In September 1905, Roosevelt brokered peace talks between Russian and Japanese dignitaries, which led to end of the Russo-Japanese War. But before the peace talks (which took place on a yacht in the Navy yard at Portsmouth, New Hampshire), Roosevelt met the negotiators—from Japan, Takahira Kogorō, ambassador to the U.S., and diplomat Jutaro Komura; and from Russia, diplomat Baron Roman Romanovich von Rosen and Sergei Iluievich Witte—at Sagamore Hill. TR earned a Nobel Peace Prize for his efforts.

8. Sagamore Hill has a pet cemetery.

Roosevelt’s love of animals was passed down to his six children, who adopted a veritable menagerie, including cats, dogs, horses, guinea pigs, a bear, and a badger. A number of those beloved companions ended up in Sagamore Hill's pet cemetery; among them is Little Texas, the horse TR rode on his charge up Kettle Hill during the Spanish-American War.

9. Life at Sagamore Hill was lively.

The atmosphere at Sagamore Hill was a boisterous one. According to the National Park Service, Massachusetts Senator Henry Cabot Lodge complained about how late they stayed up, how loud they talked, and how early they woke up. Eleanor Roosevelt, Roosevelt’s favorite niece, too, recalled a constant barrage of activity during her visits. The children partook in all manner of outdoor activities, and Roosevelt was known for abruptly ending his appointments in order to join them.

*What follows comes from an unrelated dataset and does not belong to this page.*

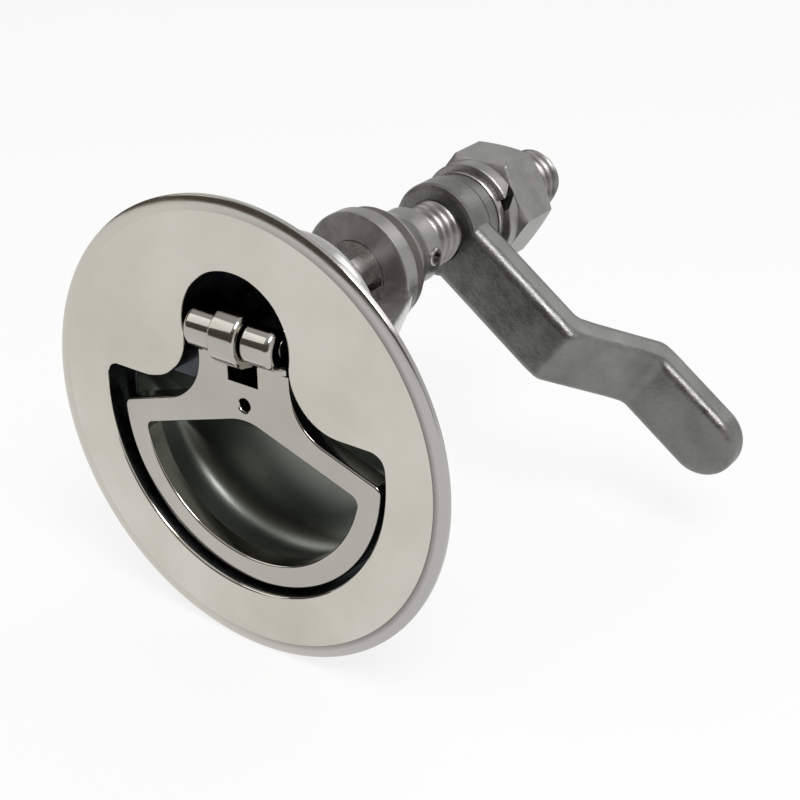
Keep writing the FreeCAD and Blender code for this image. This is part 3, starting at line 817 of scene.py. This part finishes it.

10. Theodore Roosevelt died at Sagamore Hill.

Roosevelt passed away on January 6, 1919 at Sagamore Hill. Edith died there on September 30, 1948, and five years later, Sagamore Hill was opened to the public. In 2015, a $10 million renovation of the house was completed; 99 percent of what can be seen at the home today is original—including thousands of books, extensive artwork, and yes, 36 pieces of taxidermy.

Shortly before Roosevelt died, he asked Edith, “I wonder if you will ever know how I love Sagamore Hill?” and thanks to the extensive work done to restore his home, we all can.